The most important trait of a good runbook is that it provides clear, unambiguous guidance for what to do. Remember, your runbook may be followed by a relatively inexperienced developer at 1 am.3 This doesn’t mean it is possible for a runbook to identify a remediation for every single possible type of failure, but it should at the very least provide clear guidance on where to find logs and metrics. If your runbook can get you to the bottom of the stacktrace or point you at the broken dependency and the contact for that dependency, that is pretty good.
Having a template can reduce the friction of writing runbooks while also providing some consistency. While at Stripe, I worked with another developer to develop a template to use for runbooks going forward. We came up with the following sections:
1-2 sentence description of the detector and what it is telling you.
1-2 sentence description of the potential impact, so the responding operator understands the severity.
Temporary alerts or callouts about ongoing work, which may impact this detector. For example, “we’re currently rolling out feature x, which could trigger this alert. If this alert fires, start by turning off y feature flag.” These are not expected to be a permanent part of the runbook.
Troubleshooting steps. These are expected to be run in order. Each step is also written in a clear “if this, then that” format. We also used a visual language to clearly label links to logs and graphs, so that they’d stick out, and folks would not be surprised at where a link is taking them.
Escalation instructions for if the runbook has not resolved the issue and next steps are not otherwise clear.
Lastly, schedule time (at least annually) for the team to review its runbooks and make updates to make sure all the information in them is still accurate.
Incident reporting
By “incident reporting” I mean the process of documenting, reviewing, and sharing lessons learned from incidents. Every incident is an opportunity to identify new safety mechanisms that need to be built, practices that need to be changed, and so on.
What can be done?
Establish a culture of following up on incidents, identifying causes, planning remediation work, and sharing out lessons. What this exactly looks like will depend on the existing institutions of a company. Establish a bar for what constitutes an incident, and what level of review is appropriate for that level of impact.
Create a template that captures the information that should be collected for each incident. A timeline and quantified impact are great for hard data, but I have found there is a large amount of value in creating space for a team to write a narrative about what happened through the eyes of the folks that worked on the incident. A “five whys” approach can be useful for unblocking thinking, but also has the risk of being applied too rigidly.
Incident reviews should be blameless, in that the blame should not be laid at the feet of specific engineers or teams, but should rather strive to understand the human-computer interactions which led to the incident taking place (if applicable).
Lastly, it is important to recognize the work that goes into writing an incident report and facilitating the review around it.
At some future date, I will write a post about the operational and incident review process I developed for my organization at Stripe.
Conclusion
I’ve covered a lot of different topics in these two posts, so before wrapping it up, I would like to discuss a few overarching themes that I’ve alluded to.
Normalization of deviance
The greatest risk to any of the best practices I’ve mentioned is the normalization of deviance. In short, the normalization of deviance is when the habit of skirting or not following best practices becomes culturally acceptable within an organization.

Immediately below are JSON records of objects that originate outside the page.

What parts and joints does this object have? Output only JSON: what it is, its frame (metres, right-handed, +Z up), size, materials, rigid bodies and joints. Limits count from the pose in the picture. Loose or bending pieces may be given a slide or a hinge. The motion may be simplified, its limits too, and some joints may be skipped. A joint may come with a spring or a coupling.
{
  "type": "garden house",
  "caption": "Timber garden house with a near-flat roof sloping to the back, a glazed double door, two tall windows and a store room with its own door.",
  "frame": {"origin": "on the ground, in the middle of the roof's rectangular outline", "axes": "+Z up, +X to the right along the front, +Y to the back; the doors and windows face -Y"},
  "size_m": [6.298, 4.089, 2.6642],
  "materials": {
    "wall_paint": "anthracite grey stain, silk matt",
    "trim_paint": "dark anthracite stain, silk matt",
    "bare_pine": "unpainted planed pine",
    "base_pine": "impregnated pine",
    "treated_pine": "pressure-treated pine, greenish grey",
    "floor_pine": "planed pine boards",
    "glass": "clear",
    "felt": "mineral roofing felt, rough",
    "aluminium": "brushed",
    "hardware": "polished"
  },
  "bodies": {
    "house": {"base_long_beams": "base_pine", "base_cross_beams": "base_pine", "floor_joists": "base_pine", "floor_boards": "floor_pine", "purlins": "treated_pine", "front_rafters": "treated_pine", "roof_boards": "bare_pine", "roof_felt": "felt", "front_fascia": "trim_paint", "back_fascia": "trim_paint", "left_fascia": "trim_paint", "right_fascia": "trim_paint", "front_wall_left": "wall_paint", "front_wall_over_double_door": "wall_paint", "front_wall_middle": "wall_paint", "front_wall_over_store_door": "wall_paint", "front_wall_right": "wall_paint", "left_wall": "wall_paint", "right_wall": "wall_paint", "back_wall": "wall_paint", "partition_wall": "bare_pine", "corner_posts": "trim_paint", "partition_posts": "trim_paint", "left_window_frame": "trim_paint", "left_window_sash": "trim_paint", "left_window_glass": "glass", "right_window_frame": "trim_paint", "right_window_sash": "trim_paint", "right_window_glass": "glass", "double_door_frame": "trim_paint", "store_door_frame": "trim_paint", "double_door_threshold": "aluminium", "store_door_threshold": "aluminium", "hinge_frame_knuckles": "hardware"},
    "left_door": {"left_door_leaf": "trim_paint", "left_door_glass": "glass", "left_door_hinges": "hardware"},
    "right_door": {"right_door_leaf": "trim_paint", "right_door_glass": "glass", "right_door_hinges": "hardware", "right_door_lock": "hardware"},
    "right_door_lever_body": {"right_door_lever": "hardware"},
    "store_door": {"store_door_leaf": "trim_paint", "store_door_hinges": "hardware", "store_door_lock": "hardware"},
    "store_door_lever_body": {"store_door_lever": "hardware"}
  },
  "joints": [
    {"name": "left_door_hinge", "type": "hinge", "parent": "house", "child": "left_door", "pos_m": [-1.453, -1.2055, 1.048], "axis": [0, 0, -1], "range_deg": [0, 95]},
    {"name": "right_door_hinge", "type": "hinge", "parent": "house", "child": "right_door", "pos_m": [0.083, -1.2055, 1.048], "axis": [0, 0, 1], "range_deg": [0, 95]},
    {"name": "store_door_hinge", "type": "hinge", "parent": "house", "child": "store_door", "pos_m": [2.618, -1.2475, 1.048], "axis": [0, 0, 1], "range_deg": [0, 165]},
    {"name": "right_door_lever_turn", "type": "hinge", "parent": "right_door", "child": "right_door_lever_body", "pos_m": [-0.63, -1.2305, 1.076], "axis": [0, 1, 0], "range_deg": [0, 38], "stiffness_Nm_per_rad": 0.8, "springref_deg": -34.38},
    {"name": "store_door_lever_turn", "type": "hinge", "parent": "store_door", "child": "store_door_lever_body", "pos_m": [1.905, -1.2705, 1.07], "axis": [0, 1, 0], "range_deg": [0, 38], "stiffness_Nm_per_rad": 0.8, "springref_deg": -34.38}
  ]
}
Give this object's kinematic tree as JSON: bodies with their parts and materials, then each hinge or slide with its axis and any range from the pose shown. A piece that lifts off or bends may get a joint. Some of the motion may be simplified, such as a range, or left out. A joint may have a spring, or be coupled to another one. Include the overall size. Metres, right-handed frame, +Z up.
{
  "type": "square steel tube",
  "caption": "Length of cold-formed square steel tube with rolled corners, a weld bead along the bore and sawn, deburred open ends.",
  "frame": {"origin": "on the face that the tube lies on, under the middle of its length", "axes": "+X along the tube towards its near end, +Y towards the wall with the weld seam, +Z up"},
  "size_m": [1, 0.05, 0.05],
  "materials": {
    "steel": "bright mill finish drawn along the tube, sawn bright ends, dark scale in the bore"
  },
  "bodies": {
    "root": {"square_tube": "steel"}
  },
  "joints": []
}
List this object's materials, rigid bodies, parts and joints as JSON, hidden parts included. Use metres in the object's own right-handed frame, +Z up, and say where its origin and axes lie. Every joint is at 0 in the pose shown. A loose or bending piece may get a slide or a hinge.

Some examples of normalizing deviance could be not creating or updating unit tests for a change, performing risky manual actions in production without following an organization’s change management processes, or creating detectors without runbooks. This is only a partial list; normalization of deviance from any practice is possible.
If there is one act that will torpedo any attempts at operational rigor, it is a culture of normalizing deviance.
The most effective antidote is to quickly identify cases where a process is not being followed and then either:
Explicitly and visibly prioritize diligence around wherever it is you’re slipping to bring the organization habits back in line.
Edit the process so that what is written on paper more closely aligns with what folks believe is the more appropriate level of rigor.
Slow is smooth; smooth is fast; safety begets efficiency
While the principal topic has been reducing the occurrence and severity of incidents, the suggestions in this post and the previous one are not just about safety and reliability. A company which has built tools and processes to execute safety is also one where engineers can execute with more confidence.
This is most evident when it comes to testing: if an engineer can edit a code base to add/remove/change functionality and have confidence that the testing infrastructure will catch any unexpected side effects, that engineer can move their code through the pipeline faster and deploy with more confidence. Reviewers of the code can also focus their attention on the intended behavior of the change, knowing that tests largely have their back.
Similarly, mature change management practices can remove the toil and uncertainty around rolling out a big manual change. Even if the process can feel bureaucratic to teams, at least it can be of a known quantity. A predetermined approval process can also reduce churn and allow a team to move forward confidently.
All of this is to say that proper investment in the areas discussed in these last two posts can yield not only decreased downtime, but also greater developer productivity.
Further Reading
I want to take a moment to acknowledge that this post and the preceding one have only begun to touch on everything involved in building and maintaining resilient systems. I haven’t even touched on writing software and services to be more resilient in the first place! For that topic, there are many great books out there, of which I’ve read absolutely none, but I would probably start with the classic Designing Data-Intensive Applications.
For more on operating large scale systems, Google’s Site Reliability Engineering book remains a classic, though I will warn about considering it the final word on any topic.4
If you’ve made it this far, thank you for reading! I look forward to sharing more thoughts and tales from the trenches!
The rollback procedure itself must be safe enough that folks are comfortable executing it in production.
See my upcoming post, “Why SignalFX is actively harmful.”
This is not the time to make someone read an essay or architecture design document in order to understand your alert.
For many years, I have hoped that someone at AWS would write their own O’Reilly book on the same topic.